Farther, this imperfect confession was of secondary value, because it was built altogether upon miraculous evidence. Now, there has been a great deal of exaggeration about the Value of the evidence of miracle. The undue elevation to which it was lifted in the apologetic literature of the eighteenth century, when it was almost made out as if there was no other proof that Jesus came from God than that He wrought miracles, has naturally led, in this generation and in the last one, to an equally exaggerated undervaluing of its worth. Jesus Christ did appeal to signs; He did also most distinctly place faith that rested merely upon miracle as second best; when He said, for instance, If ye believe not Me, yet believe the works.' Nicodemus says, We know that Thou art a Teacher sent from God, because no man can do these miracles except God be with him.' Ah! Nicodemus! did not the substance of the teaching reveal the source of the teaching even more completely than the miracles that accompanied it? Surely, if I may use an old illustration, the bell that rings in to the sermon (which is the miracles) is less conclusive as to the divine source of the teaching than is the sermon itself. Christ Himself is His own best evidence, and His words shine in their own light, and need no signs in order to authenticate their source. The signs are there, and are precious in my eyes less as credentials of His authority than as revelations of His character and His work. They are wonders; that is much. They are proofs; as I believe. But, high above both of these characteristics, they are signs of the spiritual work that He does, and manifestations of His redeeming power. And so a faith that had no ears for the ring of the divine voice in the words, and no eyes for the beauty and perfection of the character, was vulgar and low and unreliable, inasmuch as it could give no better reason for itself than that Jesus had wrought miracles.

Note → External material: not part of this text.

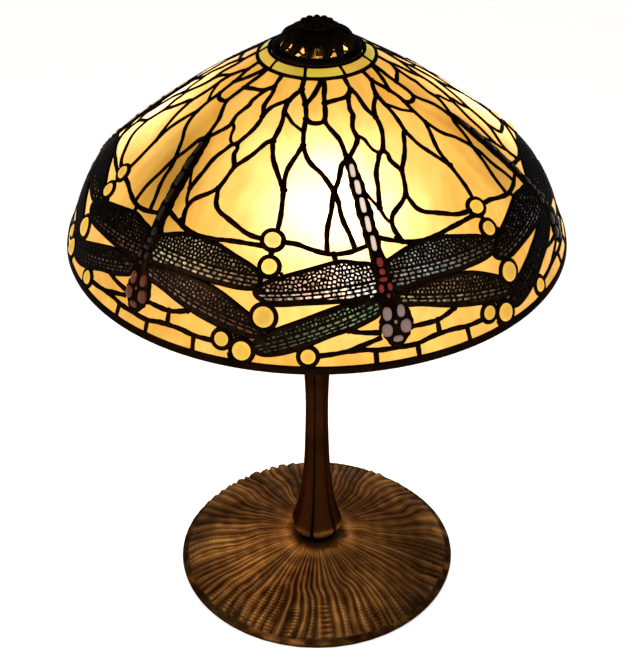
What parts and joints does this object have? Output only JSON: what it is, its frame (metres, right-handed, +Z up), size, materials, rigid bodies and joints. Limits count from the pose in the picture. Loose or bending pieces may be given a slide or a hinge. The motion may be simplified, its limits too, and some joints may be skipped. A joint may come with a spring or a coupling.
{
  "type": "stained glass table lamp",
  "caption": "Table lamp with a domed leaded glass shade of dragonflies over a cast bronze stem and round ribbed foot, lit from inside.",
  "frame": {"origin": "centre of the felt ring's underside, on the table top", "axes": "+Z up along the lamp's axis; -Y towards the viewer of the front, +X to the viewer's right"},
  "size_m": [0.4064, 0.4064, 0.5375],
  "materials": {
    "amber_glass": "opalescent amber art glass in dark leading, glowing warm over the bulbs",
    "crown_glass": "opalescent yellow-green art glass",
    "wing_glass": "mottled smoky glass behind a dark pierced metal filigree",
    "body_glass": "dark red and mauve cabochons in heavy leading",
    "dark_bronze": "near-black patinated bronze, satin",
    "base_bronze": "brown-gold patinated cast bronze with rubbed ribs",
    "stem_bronze": "dark brown patinated cast bronze with a rubbed copper-coloured foot",
    "brass_fittings": "satin aged brass",
    "iron": "dull grey cast iron and sheet steel",
    "felt": "dark green felt",
    "bushing": "black rubber",
    "bulb_glass": "frosted warm white bulb, lit"
  },
  "bodies": {
    "stand": {"base_casting": "base_bronze", "ballast_ring": "iron", "base_cover_plate": "iron", "felt_ring": "felt", "base_nut": "brass_fittings", "base_washer": "brass_fittings", "cord_bushing": "bushing", "lamp_pipe": "brass_fittings", "stem": "stem_bronze", "stem_collar": "dark_bronze", "cluster_body": "brass_fittings", "socket_arm_1": "brass_fittings", "socket_arm_2": "brass_fittings", "socket_arm_3": "brass_fittings", "socket_shell_1": "brass_fittings", "socket_shell_2": "brass_fittings", "socket_shell_3": "brass_fittings", "bulb_1": "bulb_glass", "bulb_2": "bulb_glass", "bulb_3": "bulb_glass", "riser_pipe": "brass_fittings", "shade_wheel": "brass_fittings", "wheel_nut": "brass_fittings"},
    "shade": {"aperture_ring": "brass_fittings", "crown_glass_ring": "crown_glass", "leaf_panel_1": "amber_glass", "leaf_panel_2": "amber_glass", "leaf_panel_3": "amber_glass", "leaf_panel_4": "amber_glass", "leaf_panel_5": "amber_glass", "leaf_panel_6": "amber_glass", "wing_panel_1": "wing_glass", "wing_panel_2": "wing_glass", "wing_panel_3": "wing_glass", "wing_panel_4": "wing_glass", "wing_panel_5": "wing_glass", "wing_panel_6": "wing_glass", "dragonfly_body_1": "body_glass", "dragonfly_body_2": "body_glass", "dragonfly_body_3": "body_glass", "dragonfly_body_4": "body_glass", "dragonfly_body_5": "body_glass", "dragonfly_body_6": "body_glass", "border_panel_1": "amber_glass", "border_panel_2": "amber_glass", "border_panel_3": "amber_glass", "border_panel_4": "amber_glass", "border_panel_5": "amber_glass", "border_panel_6": "amber_glass", "rim_band": "dark_bronze", "heat_cap": "dark_bronze"},
    "finial": {"finial_knob": "dark_bronze"},
    "pull_switch_1": {"pull_chain_1": "brass_fittings"},
    "pull_switch_2": {"pull_chain_2": "brass_fittings"},
    "pull_switch_3": {"pull_chain_3": "brass_fittings"}
  },
  "joints": [
    {"name": "shade_swivel", "type": "hinge", "parent": "stand", "child": "shade", "pos_m": [0, 0, 0.516], "axis": [0, 0, 1], "continuous": true},
    {"name": "finial_turn", "type": "hinge", "parent": "stand", "child": "finial", "pos_m": [0, 0, 0.5345], "axis": [0, 0, 1], "continuous": true},
    {"name": "pull_1", "type": "slide", "parent": "stand", "child": "pull_switch_1", "axis": [0, 0, -1], "range_m": [0, 0.012], "stiffness_N_per_m": 150, "springref_m": -0.002},
    {"name": "pull_2", "type": "slide", "parent": "stand", "child": "pull_switch_2", "axis": [0, 0, -1], "range_m": [0, 0.012], "stiffness_N_per_m": 150, "springref_m": -0.002},
    {"name": "pull_3", "type": "slide", "parent": "stand", "child": "pull_switch_3", "axis": [0, 0, -1], "range_m": [0, 0.012], "stiffness_N_per_m": 150, "springref_m": -0.002}
  ]
}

I need not remind you of how noticeable it is that at this very early stage in our Lord's ministry there were a sufficient number of miracles done to be qualified by the Evangelist as many,' and to have been a very powerful factor in bringing about this real, though imperfect, faith. John has only told us of one miracle prior to this; and the other Evangelists do not touch upon these early days of our Lord's ministry at all. So that we are to think of a whole series of works of power and supernatural grace which have found no record in these short narratives. How much more Jesus Christ was, and did, and said, than any book can ever tell! These are but parts of His ways; a whisper of His power. The fulness of it remains unrevealed after all revelation.

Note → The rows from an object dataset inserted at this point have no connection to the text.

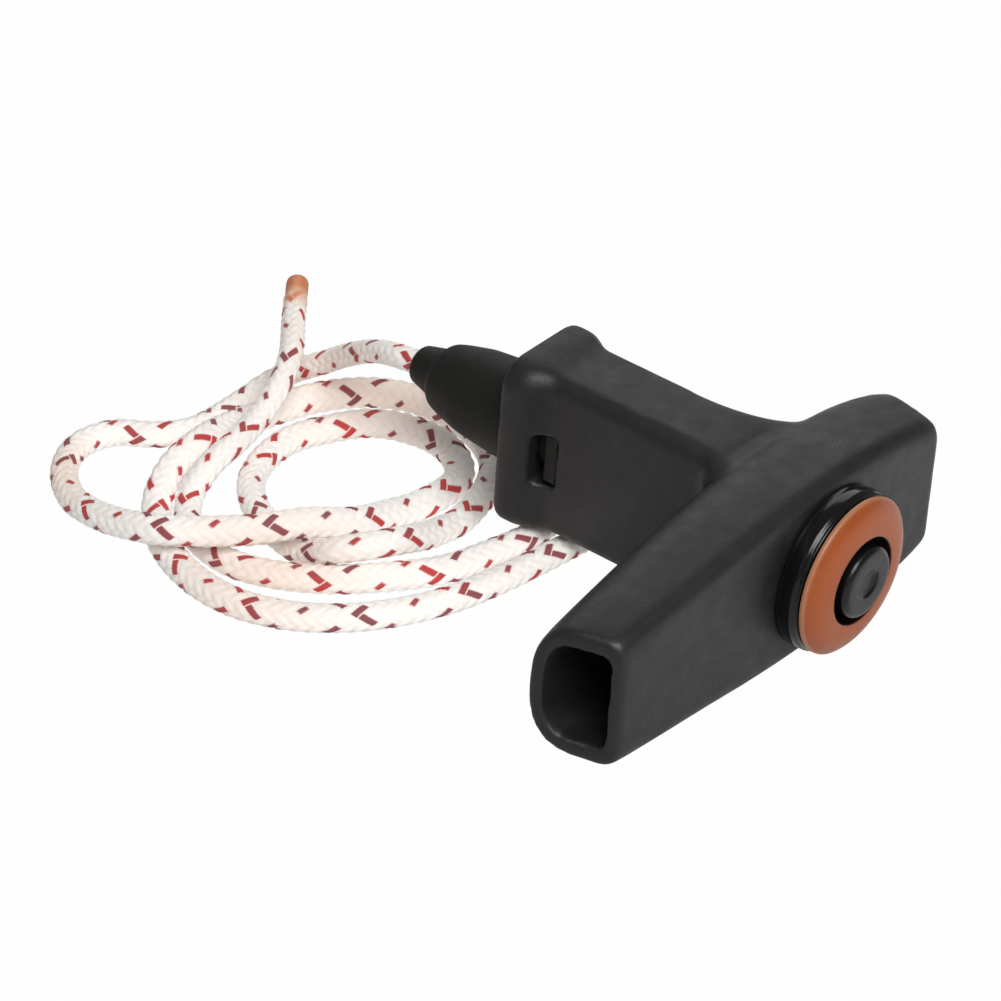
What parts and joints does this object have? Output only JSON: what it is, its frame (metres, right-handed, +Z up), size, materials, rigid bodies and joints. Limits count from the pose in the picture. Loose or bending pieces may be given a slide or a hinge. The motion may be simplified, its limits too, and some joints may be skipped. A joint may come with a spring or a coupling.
{
  "type": "starter rope",
  "caption": "Pull-start handle with a hollow T grip, rubbery rope guide, round end ring and stopper, and a loose braided rope with a sealed end.",
  "frame": {"origin": "floor point under the middle of the handle's bounding box, as the handle rests", "axes": "+Z up; +Y along the pull axis in plan, from the end ring towards the nose and the rope; +X along the crossbar, from its long wing to its short wing"},
  "size_m": [0.094, 0.148, 0.0371],
  "materials": {
    "grip_plastic": "matte",
    "guide_rubber": "matte",
    "seat_plastic": "gloss",
    "ring_plastic": "satin",
    "stopper_plastic": "gloss",
    "rope_yarn": "matte",
    "sealed_yarn": "satin"
  },
  "bodies": {
    "root": {"grip_body": "grip_plastic", "nose_guide": "guide_rubber", "seat_ring": "seat_plastic", "end_ring": "ring_plastic", "rope_stopper": "stopper_plastic", "rope": "rope_yarn", "sealed_rope_tip": "sealed_yarn"}
  },
  "joints": []
}
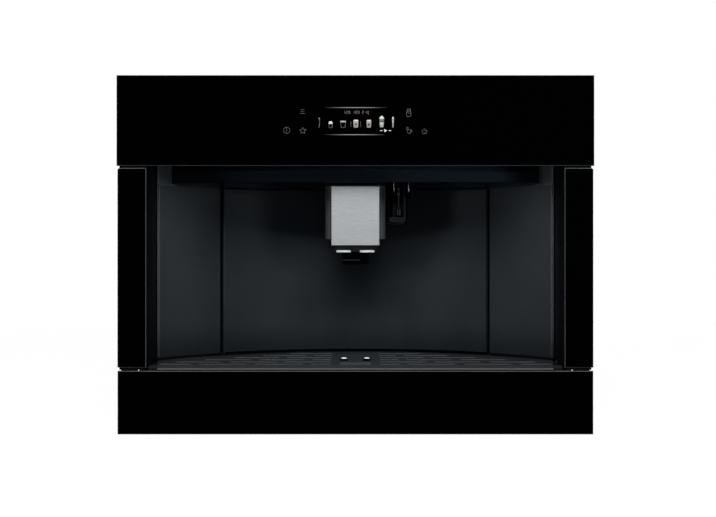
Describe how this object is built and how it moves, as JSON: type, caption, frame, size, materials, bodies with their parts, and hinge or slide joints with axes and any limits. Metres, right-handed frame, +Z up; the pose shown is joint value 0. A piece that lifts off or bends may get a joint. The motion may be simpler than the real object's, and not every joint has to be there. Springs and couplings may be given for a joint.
{
  "type": "built-in coffee machine",
  "caption": "Built-in coffee machine with black glass front, curved niche, sliding spout on a hinged niche door, drip drawer, and a body on pull-out runners.",
  "frame": {"origin": "middle of the bounding box, at the height of the cradle's underside", "axes": "+X to the right seen from the front, +Y into the cabinet, +Z up"},
  "size_m": [0.5964, 0.475, 0.4493],
  "materials": {
    "black_glass": "opaque black back-printed glass, polished",
    "dark_steel": "dark satin coated steel",
    "steel": "horizontally brushed",
    "zinc_sheet": "galvanised sheet",
    "black_plastic": "fine-grained black",
    "gloss_black": "gloss black",
    "grey_plastic": "grey moulded",
    "chrome": "polished",
    "clear_plastic": "clear moulded",
    "light_lens": "milky light guide",
    "display_glass": "dark display",
    "white_plastic": "white moulded",
    "burr_steel": "hardened, ground",
    "aluminium": "cast, satin",
    "board_green": "circuit board",
    "foam_red": "moulded red float"
  },
  "bodies": {
    "cradle": {"cradle": "zinc_sheet", "runner_outer": "zinc_sheet"},
    "runner_middle": {"runner_middle": "zinc_sheet"},
    "machine": {"control_panel_glass": "black_glass", "control_housing": "black_plastic", "display_module": "display_glass", "side_panel_left": "black_glass", "side_panel_right": "black_glass", "front_frame": "dark_steel", "jambs": "gloss_black", "niche_wing_left": "dark_steel", "niche_wing_right": "dark_steel", "hood_cover": "gloss_black", "connector_housing": "black_plastic", "steam_nozzle": "chrome", "hinge_pins": "chrome", "chassis_base": "zinc_sheet", "upper_deck": "zinc_sheet", "side_cover_left": "zinc_sheet", "side_cover_right": "zinc_sheet", "top_cover": "zinc_sheet", "rear_cover": "zinc_sheet", "service_bay": "grey_plastic", "grounds_container": "black_plastic", "brew_frame": "black_plastic", "upper_piston": "black_plastic", "brew_motor": "zinc_sheet", "grinder_housing": "grey_plastic", "ring_burr": "burr_steel", "grinder_motor": "zinc_sheet", "bean_hopper": "clear_plastic", "powder_chute": "black_plastic", "tank_dock": "black_plastic", "pump": "black_plastic", "boiler": "aluminium", "power_board": "board_green", "power_inlet": "black_plastic", "runner_inner": "zinc_sheet", "casing_screws": "steel"},
    "service_door": {"service_door": "dark_steel", "spout_column": "black_plastic"},
    "coffee_spout": {"spout_body": "black_plastic", "spout_front_plate": "steel", "spout_nozzle_block": "gloss_black", "spout_lenses": "light_lens"},
    "drip_drawer": {"drawer_panel_glass": "black_glass", "drawer_panel_carrier": "grey_plastic", "drip_tray": "black_plastic", "drip_grate": "dark_steel", "grate_studs": "chrome"},
    "level_float": {"level_float": "foam_red"},
    "water_tank": {"water_tank": "clear_plastic", "tank_lid": "black_plastic"},
    "bean_lid": {"bean_lid": "black_plastic"},
    "powder_lid": {"powder_lid": "black_plastic"},
    "grind_knob": {"grind_knob": "black_plastic"},
    "main_switch": {"main_switch": "black_plastic"},
    "cone_burr": {"cone_burr": "burr_steel"},
    "brew_chamber": {"brew_chamber": "white_plastic"},
    "lead_screw": {"lead_screw": "steel"}
  },
  "joints": [
    {"name": "machine_slide", "type": "slide", "parent": "cradle", "child": "machine", "axis": [0, -1, 0], "range_m": [0, 0.25]},
    {"name": "runner_slide", "type": "slide", "parent": "cradle", "child": "runner_middle", "axis": [0, -1, 0], "range_m": [0, 0.125]},
    {"name": "door_swing", "type": "hinge", "parent": "machine", "child": "service_door", "pos_m": [-0.18199, -0.10996, 0.2], "axis": [0, 0, -1], "range_deg": [0, 90]},
    {"name": "spout_height", "type": "slide", "parent": "service_door", "child": "coffee_spout", "axis": [0, 0, -1], "range_m": [0, 0.05]},
    {"name": "drawer_slide", "type": "slide", "parent": "machine", "child": "drip_drawer", "axis": [0, -1, 0], "range_m": [0, 0.17]},
    {"name": "float_rise", "type": "slide", "parent": "drip_drawer", "child": "level_float", "axis": [0, 0, 1], "range_m": [0, 0.007]},
    {"name": "tank_slide", "type": "slide", "parent": "machine", "child": "water_tank", "axis": [1, 0, 0], "range_m": [0, 0.1]},
    {"name": "bean_lid_hinge", "type": "hinge", "parent": "machine", "child": "bean_lid", "pos_m": [0, 0.2035, 0.4481], "axis": [-1, 0, 0], "range_deg": [0, 80]},
    {"name": "powder_lid_hinge", "type": "hinge", "parent": "machine", "child": "powder_lid", "pos_m": [-0.15, 0.08345, 0.4481], "axis": [-1, 0, 0], "range_deg": [0, 100]},
    {"name": "grind_setting", "type": "hinge", "parent": "machine", "child": "grind_knob", "pos_m": [0.15, 0.16922, 0.44], "axis": [0, 0, 1], "range_deg": [-120, 120]},
    {"name": "switch_rock", "type": "hinge", "parent": "machine", "child": "main_switch", "pos_m": [-0.186, 0.231, 0.116], "axis": [1, 0, 0], "range_deg": [-6, 6]},
    {"name": "burr_turn", "type": "hinge", "parent": "machine", "child": "cone_burr", "pos_m": [0.04, 0.16922, 0.32], "axis": [0, 0, 1], "continuous": true},
    {"name": "brew_lift", "type": "slide", "parent": "machine", "child": "brew_chamber", "axis": [0, 0, 1], "range_m": [0, 0.034]},
    {"name": "screw_turn", "type": "hinge", "parent": "machine", "child": "lead_screw", "pos_m": [0.04, 0.02445, 0.25], "axis": [0, 0, 1], "range_deg": [0, 1030]}
  ],
  "couplings": [
    {"joint": "runner_slide", "follows": "machine_slide", "ratio": 0.5},
    {"joint": "screw_turn", "follows": "brew_lift", "rad_per_m": 523.6}
  ]
}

But the central deficiency of this confession lies in the altogether inadequate conception of Jesus Christ and His work which it embodies. We know that Thou art a Teacher, a miracle-worker, a man sent from God, and in communion with Him.' These are large recognitions, far too large to be spoken of any but a select few of the sons of men. But they fall miserably beneath the grandeur, and do not even approach within sight of the central characteristic, of Christ and of His work. Nicodemus is the type of large numbers of men nowadays. All the people that have a kind of loose, superficial connection with Christianity re-echo substantially his words. They compliment Jesus Christ out of His divinity and out of His redeeming work, and seem to think that they are rather conferring an honour upon Christianity when they condescend to say, We, the learned pundits of literature; we, the arbiters of taste; we, the guides of opinion; we, the writers in newspapers and magazines and periodicals; we, the leaders in social and philanthropic movements--we recognise that Thou art a Teacher.' Yes, brethren, and the recognition is utterly inadequate to the facts of the case, and is insult, and not recognition.